Regierung und Opposition überboten sich mit Schuldvorwürfen. FDP-Chef Guido Westerwelle sagte im Kabinett nach Teilnehmerangaben: „Die SPD fährt eine klare Lafontaine-II-Stategie: Erst die Partei, dann das Land.“ Er spielte auf die Blockadehaltung unter dem früheren SPD-Chef Oskar Lafontaine in der Endzeit der Kanzlerschaft Helmut Kohl (CDU) 1997 an.

Die SPD sah es genau andersherum. Fraktionschef Frank-Walter Steinmeier sagte, die Regierung habe den Koalitionsfrieden über die Interessen von Familien und Leiharbeitern gestellt. „Wir waren kompromissbereit.“ So waren SPD und Grüne nach eigenen Angaben bereit, eine Gleichstellung von Stammbelegschaften und Zeitarbeitern beim Lohn erst nach drei bis vier Monaten statt sofort hinzunehmen. Grünen-Verhandlungsführer Fritz Kuhn sagte: „Sie wollten keine Einigung. Frau Merkel hat den Streit nicht geschlichtet, sondern verschärft.“ Linken-Fraktionschef Gregor Gysi warf Regierung und Opposition schäbigen Wahlkampf auf dem Rücken von Millionen Betroffenen vor.

Sozial- und Wohlfahrtsverbände wie VdK, Kinderschutzbund, Caritas, Diakonie und Paritätischer Wohlfahrtsverband reagierten zutiefst enttäuscht und riefen Betroffene teils zu Klagen auf. Heinrich Alt vom Vorstand der Bundesagentur für Arbeit warnte, die Hilfe der Jobcenter bei der Arbeitssuche würde unter einer Klagewelle leiden. Schwesig forderte von der Bundesregierung, wenigstens die 5 Euro auszuzahlen und auch das Bildungspaket in Kraft zu setzen.

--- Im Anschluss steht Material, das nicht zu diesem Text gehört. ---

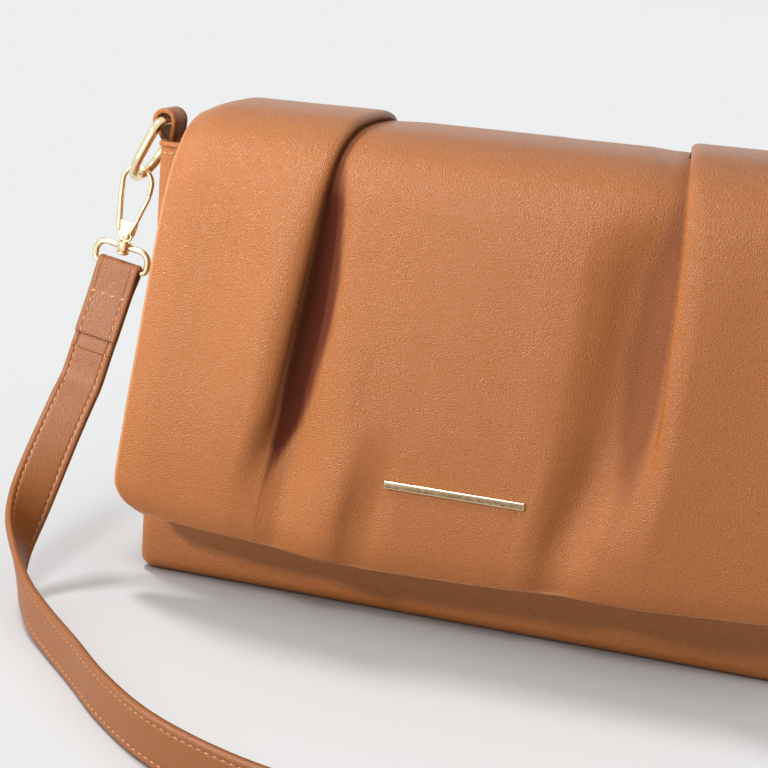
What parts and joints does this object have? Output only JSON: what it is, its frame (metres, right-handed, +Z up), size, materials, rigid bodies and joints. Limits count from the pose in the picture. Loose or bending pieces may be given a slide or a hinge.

Sollte die Reform von Hartz IV am Freitag im Bundesrat scheitern, wollen Union und FDP weite Teile des Gesetzespaketes auch ohne die SPD in Kraft setzen. Der Bundestag werde dann alle nicht zustimmungspflichtigen Vorhaben zügig beschließen, kündigte CSU-Generalsekretär Alexander Dobrindt in der „Augsburger Allgemeinen“ (Donnerstag) an. Dazu gehörten unter anderem der Mindestlohn für die Leiharbeiter und die versprochenen Entlastungen für die Kommunen.